Chose vrayement admirable, ains miraculeuse, que je ne puis passer sous silence sans encourir marque d' ingratitude envers ma patrie, que lors que les Anglois penserent avoir atteint au comble de leurs heurs dedans nostre France, ce fut lors qu' ils commencerent de cheoir. Le plus grand contentement qu' ils eurent chez nous pendant le regne de leur jeune Roy, fut la prise qu' ils firent au siege de Compiegne de nostre Jeanne la Pucelle: En faveur de laquelle ils chanterent un Te Deum laudamus dedans l' Eglise nostre Dame de Paris, pour action de graces à Dieu: & ores que prisonniere de guerre, toutesfois son procés criminel luy fut fait & parfait, pour se vanger de la honte qu' elle leur avoit procuree, faisant fidele service à son Roy. Et par sentence du troisiesme jour de May mil quatre cens trente & un, renduë par l' Evesque de Beauvais, elle fut declaree Heretique relapse, & ordonné qu' elle seroit mise és mains du bras seculier. Veit-on jamais traict de prosperité plus benin que cestuy, & toutesfois Dieu voulut que le cinquiesme du mesme mois & an, deux jours apres la sentence, les Anglois possedans encore la ville de Paris, commencerent de se voir descheuz de l' ancienne dignité qu' ils avoient en l' Université. Premier & fatal prognostic de leur cheute future: tant avoit sur eux de pouvoir l' influence de nostre Pucelle.

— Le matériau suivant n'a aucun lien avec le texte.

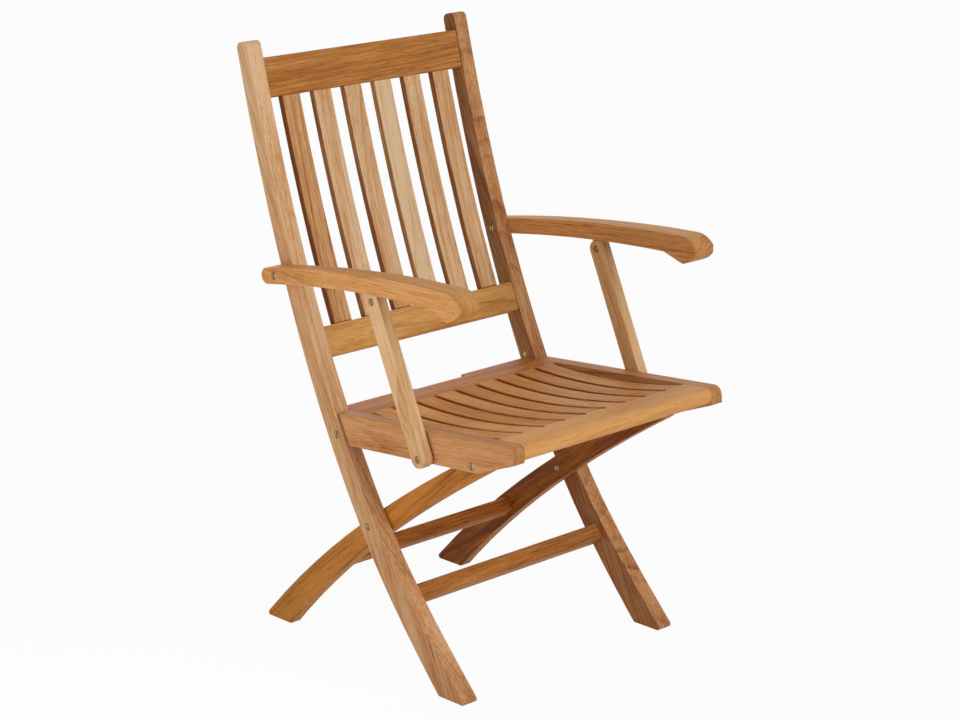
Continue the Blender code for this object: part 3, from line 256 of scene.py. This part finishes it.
# %% [markdown]
# ## Where a board lay in its tree
#
# Grain belongs to the plank, not to the chair: a curved stile is sawn across straight grain. So every point
# of a board gets three numbers that say where it lies in its plank, along it and both ways across it,
# measured from the middle of the tree. Each board has its own part of the tree, and leans a little against
# it, because a saw never quite follows the grain. That gives slanted lines and arches.
#
# Four more values ride on the mesh. Tone is how pale the board is, from its low, front or right end to its
# other end. One marks the eased arrises, which are painted a little paler, partly for wear and partly as a
# painted highlight. One marks sawn end grain. The last is painted shade: it darkens the faces that look in
# under the chair or into the gap beside a slat, where shade falls.

# %% Values that ride on a board
PITH_DISTANCE = 0.16
GOLDEN_ANGLE = 2.39996
PLANK_STEP = 0.83
SAW_LEAN = 0.03
FACING_POWER = 4


def plank_directions(points):
    """The long direction of a piece, pointing up, back or left, and the two directions across it."""
    directions = np.linalg.svd(points - points.mean(axis=0), full_matrices=False)[2]
    along = directions[0]
    if along[np.abs(along).argmax()] < 0:
        directions[0] = -along
    return directions


def write_values(mesh, domain, values):
    """Stores named numbers on the points or the faces of a mesh."""
    for name, numbers in values.items():
        attribute = mesh.attributes.new(name, "FLOAT", domain)
        attribute.data.foreach_set("value", np.asarray(numbers, dtype=float))


def write_plank(mesh, number, tones, inward_shade, side_shade, wear_and_highlight):
    """Stores where the board lay in its tree, its tone, its worn and painted-highlight arrises, its sawn
    ends and its painted shade.
    """
    points = np.array([vert.co[:] for vert in mesh.vertices])
    directions = plank_directions(points)
    places = (points - points.mean(axis=0)) @ directions.T
    run = places[:, 0]
    share = (run - run.min()) / (run.max() - run.min())
    low_tone, high_tone = tones
    write_values(mesh, "POINT", {"tone": low_tone + (high_tone - low_tone) * share, "wear_and_highlight": wear_and_highlight})
    turn = number * GOLDEN_ANGLE
    places[:, 1] += SAW_LEAN * math.cos(turn) * run
    places[:, 2] += SAW_LEAN * math.sin(turn) * run
    places += (number * PLANK_STEP, PITH_DISTANCE * math.cos(turn), PITH_DISTANCE * math.sin(turn))
    mesh.attributes.new("plank", "FLOAT_VECTOR", "POINT").data.foreach_set("vector", places.ravel())
    normals = np.array([face.normal[:] for face in mesh.polygons])
    # Painted shade: faces that look in towards the middle of the chair, and the sides of slats, are darkened
    # where shade falls.
    inward = np.clip(-np.sign(points[:, 0].mean()) * normals[:, 0], 0, 1)
    sideways = np.abs(normals[:, 0]) ** FACING_POWER
    sawn = np.abs(normals @ directions[0]) ** FACING_POWER
    write_values(mesh, "FACE", {"end": sawn, "painted_shade": inward_shade * inward + side_shade * sideways})


print("Every board lies", PITH_DISTANCE, "m from the middle of its tree")

# %% [markdown]
# ## From solid to finished board
#
# One function takes a solid, eases it, writes its plank on it and puts it in the place of the solid. A
# Weighted Normal modifier keeps the broad faces flat in the light, so that only the arrises look round.

# %% A finished board
boards = []


def board(node, body, material, arris, tones, inward_shade=0.0, side_shade=0.0):
    """Stands for a wooden solid: the same shape with eased arrises and a plank of its own."""
    shape = welded(node)
    rounded = ease_arrises(shape, arris)
    for face in shape.faces:
        face.smooth = True
    for edge in shape.edges:
        edge.smooth = len(edge.link_faces) == 2 and abs(edge.calc_face_angle_signed()) < EDGE_ANGLE
    # The eased arrises are painted a little paler: partly wear, partly a painted highlight.
    wear_and_highlight = [float(all(face in rounded for face in vert.link_faces)) for vert in shape.verts]
    mesh = bpy.data.meshes.new(node + "_wood")
    shape.to_mesh(mesh)
    shape.free()
    write_plank(mesh, len(boards), tones, inward_shade, side_shade, wear_and_highlight)
    mesh.materials.append(material)
    piece = bpy.data.objects.new(node + "_wood", mesh)
    scene.collection.objects.link(piece)
    flat_faces = piece.modifiers.new("Flat_faces", "WEIGHTED_NORMAL")
    flat_faces.keep_sharp = True
    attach(piece, body)
    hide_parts(node)
    boards.append(piece)
    return piece


print("Ready for", sum("_bolt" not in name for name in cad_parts), "pieces that aren't bolts")

# %% [markdown]
# ## Oiled teak
#
# Teak is golden to reddish brown, with growth rings a few millimetres apart, fine fibres and short dark
# pores along the grain, broad paler and darker patches, and a soft oily sheen. All of these only move the
# colour a little between the wood's dark, middle and pale brown, so the shader adds them up as one number,
# paleness, and a colour ramp turns that number into wood.
#
# The rings are distances from the middle of the tree, so they make straight lines on one face and arches on
# another, as in a real plank. Each ring darkens slowly and ends at a sharp line. The pores are drawn about
# three times as wide as real ones, because real pores would be finer than a dot of the picture.

# %% Teak
RING_MM = 6
WANDER_MM = 9
WANDER_SIZE_MM = (420, 70)
PATCH_SIZE_MM = (210, 26)
FIBRE_SIZE_MM = (110, 2.6)
PORE_SIZE_MM = (26, 0.9)
RELIEF_MM = 0.12
RING_UNEVENNESS = 1.5
LATE_WOOD_POWER = 2.5
PATTERN_MIDDLE = 0.83
OILY_ROUGHNESS = 0.45
DRY_ROUGHNESS = 0.65
TEAK_IOR = 1.46
OPEN_GRAIN_SHINE = 0.2


def per_metre(size_mm):
    """How many blobs of a pattern fit in a metre of plank: along it, and both ways across it."""
    along_mm, across_mm = size_mm
    return (1000 / along_mm, 1000 / across_mm, 1000 / across_mm)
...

Et neantmoins ne pensez pas qu' à l' arrivee du Roy Charles septiesme dedans Paris, l' Anglois fust tout à fait exterminé de son ancienne Escole: Car combien que de là en avant toutes les congregations se fissent sous le nom de la nation d' Allemagne; toutesfois j' en trouve une pendant la procure d' Alberic Textoris du sixiesme jour de Decembre mil quatre cens quarante & un, & une autre pendant celle de Goda Holandois, avoir esté faicte sous le nom de la nation Anglesche. Toutes les autres du depuis jusques à huy sous celuy de la nation de Allemagne: & ne verrez aucun Anglois promeu à la dignité de Procureur, ains seulement Alleman. Or le premier qui en fut pourveu depuis l' entree du Roy Charles, fut le mesme Arbert de Bourdon Gueldrois, dont j' ay parlé cy-dessus. Cestuy avoit premier franchy le pas en l' an mil quatre cens trente & un, au prejudice des Anglois, & luy-mesme fut le premier honoré de cette Procure sous le Roy Charles, par une je ne sçay quelle fatalité. Parce que le nom de Bourdon en Aleman signifie fin. Comme celuy auquel devoit prendre fin aux Escoles la nation Anglesche. Et depuis les Allemans ayans empieté cette dignité, firent razer du frontispice des Escoles, tout ce qui concernoit l' Anglois, & graver l' Aigle, & l' image de l' Empereur Charlemagne, non comme fondateur de l' Université, ains comme leur particulier patron, tirant son extraction de la nation Germanique.